22 Эта деталь в характеристике «идеального общества» очень важна для понимания реальной позиции автора. Для того круга русских культурных деятелей, к которому принадлежал В. Одоевский, равнодушие к подобному положению дел в народной жизни было совершенно неприемлемо. К тому же нельзя забывать о колоссальных усилиях, затраченных им в его многолетней работе на ниве народного просвещения.

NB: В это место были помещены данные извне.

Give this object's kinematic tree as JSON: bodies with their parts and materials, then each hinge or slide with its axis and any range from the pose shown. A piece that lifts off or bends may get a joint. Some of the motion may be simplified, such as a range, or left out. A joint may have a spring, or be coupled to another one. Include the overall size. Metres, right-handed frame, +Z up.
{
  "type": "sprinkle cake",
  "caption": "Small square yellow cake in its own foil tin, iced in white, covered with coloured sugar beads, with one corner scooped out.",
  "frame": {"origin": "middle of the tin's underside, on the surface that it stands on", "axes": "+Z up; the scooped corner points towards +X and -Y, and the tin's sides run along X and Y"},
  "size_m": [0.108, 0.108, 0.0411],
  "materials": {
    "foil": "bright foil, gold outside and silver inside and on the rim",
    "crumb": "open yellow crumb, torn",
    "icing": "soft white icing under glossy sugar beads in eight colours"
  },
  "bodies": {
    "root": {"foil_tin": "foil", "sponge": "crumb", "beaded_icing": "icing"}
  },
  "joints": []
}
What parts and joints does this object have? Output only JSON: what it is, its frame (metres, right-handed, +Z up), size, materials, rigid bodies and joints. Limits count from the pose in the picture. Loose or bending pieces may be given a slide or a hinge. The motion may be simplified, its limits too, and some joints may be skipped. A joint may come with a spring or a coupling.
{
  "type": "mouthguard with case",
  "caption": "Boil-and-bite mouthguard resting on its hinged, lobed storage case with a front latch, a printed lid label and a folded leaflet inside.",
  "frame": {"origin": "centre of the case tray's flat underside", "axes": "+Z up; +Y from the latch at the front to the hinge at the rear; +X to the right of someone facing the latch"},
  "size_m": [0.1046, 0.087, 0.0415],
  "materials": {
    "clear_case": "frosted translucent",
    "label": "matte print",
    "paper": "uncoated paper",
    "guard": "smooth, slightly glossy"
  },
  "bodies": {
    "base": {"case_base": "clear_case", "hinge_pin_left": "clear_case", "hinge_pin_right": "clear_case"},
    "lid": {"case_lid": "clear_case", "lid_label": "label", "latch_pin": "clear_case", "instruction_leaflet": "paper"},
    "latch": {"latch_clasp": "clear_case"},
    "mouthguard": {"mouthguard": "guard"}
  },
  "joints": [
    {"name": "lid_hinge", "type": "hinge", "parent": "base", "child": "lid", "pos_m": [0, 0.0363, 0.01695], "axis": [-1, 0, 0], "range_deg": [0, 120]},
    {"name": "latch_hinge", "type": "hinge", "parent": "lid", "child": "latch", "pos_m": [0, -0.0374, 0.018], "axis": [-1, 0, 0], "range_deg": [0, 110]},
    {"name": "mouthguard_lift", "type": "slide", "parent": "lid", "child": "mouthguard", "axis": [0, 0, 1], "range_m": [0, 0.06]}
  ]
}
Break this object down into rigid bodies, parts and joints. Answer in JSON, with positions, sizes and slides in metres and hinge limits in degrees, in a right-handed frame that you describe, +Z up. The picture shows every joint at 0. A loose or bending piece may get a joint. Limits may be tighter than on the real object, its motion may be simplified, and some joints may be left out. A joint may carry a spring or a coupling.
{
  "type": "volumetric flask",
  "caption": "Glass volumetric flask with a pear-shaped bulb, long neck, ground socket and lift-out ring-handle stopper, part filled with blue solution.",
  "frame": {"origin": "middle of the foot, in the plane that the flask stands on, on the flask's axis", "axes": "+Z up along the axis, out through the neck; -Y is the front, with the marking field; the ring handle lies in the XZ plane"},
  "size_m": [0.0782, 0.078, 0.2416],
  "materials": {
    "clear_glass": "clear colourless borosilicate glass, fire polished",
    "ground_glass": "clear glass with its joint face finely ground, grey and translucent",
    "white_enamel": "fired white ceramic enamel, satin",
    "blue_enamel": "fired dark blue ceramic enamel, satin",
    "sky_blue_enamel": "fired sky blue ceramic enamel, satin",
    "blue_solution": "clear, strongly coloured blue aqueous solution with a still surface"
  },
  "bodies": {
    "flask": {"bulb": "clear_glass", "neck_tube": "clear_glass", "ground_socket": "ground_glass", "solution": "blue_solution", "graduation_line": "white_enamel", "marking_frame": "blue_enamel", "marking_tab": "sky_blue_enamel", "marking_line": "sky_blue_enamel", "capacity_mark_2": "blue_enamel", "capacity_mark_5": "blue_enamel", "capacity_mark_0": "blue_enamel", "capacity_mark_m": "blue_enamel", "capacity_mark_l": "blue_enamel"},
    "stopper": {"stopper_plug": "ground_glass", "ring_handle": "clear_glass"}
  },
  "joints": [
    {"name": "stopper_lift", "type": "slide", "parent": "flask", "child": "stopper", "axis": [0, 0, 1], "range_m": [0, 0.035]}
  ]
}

23 Есть интересная связь между этим произведением Одоевского и его дистопией «Город без имени», созданной примерно в то же время и включенной им позднее в «Русские ночи». На это указывает, в частности, такая деталь: поставив эпиграфом к «Городу без имени» слова А. Гумбольдта об Америке, автор точно определил местоположение своего царства эгоизма – по Бентаму. Смысловая организация рассказа допускает возможность того, что его действие происходит в будущем. «Одичавшие американцы» в «4338-м годе» хотя особой роли и не играют, но появляются там не случайно, тем самым обнаруживается определенная целостность символического мира утопической фантастики В. Одоевского. С. Карлинский, в целом склонный, в соответствии с собственными психоаналитическими установками, усматривать в художественных исканиях Одоевского предвосхищение идей Фрейда и особенно Юнга, связывает сатирическое изображение перспектив американской цивилизации в «4338-м годе» и «Городе без имени» в первую очередь с известным критическим отношением писателя к деятельности и идеологическим платформам таких американских политических лидеров, как, например, президент Э. Джексон: Karlinsky S. A hollow shapea The Philosophical tales of prince Vladimir Odoevsky // Studies on Romanticism. Boston, 1966. Vol. 5, N 3. P. 173–174, 180.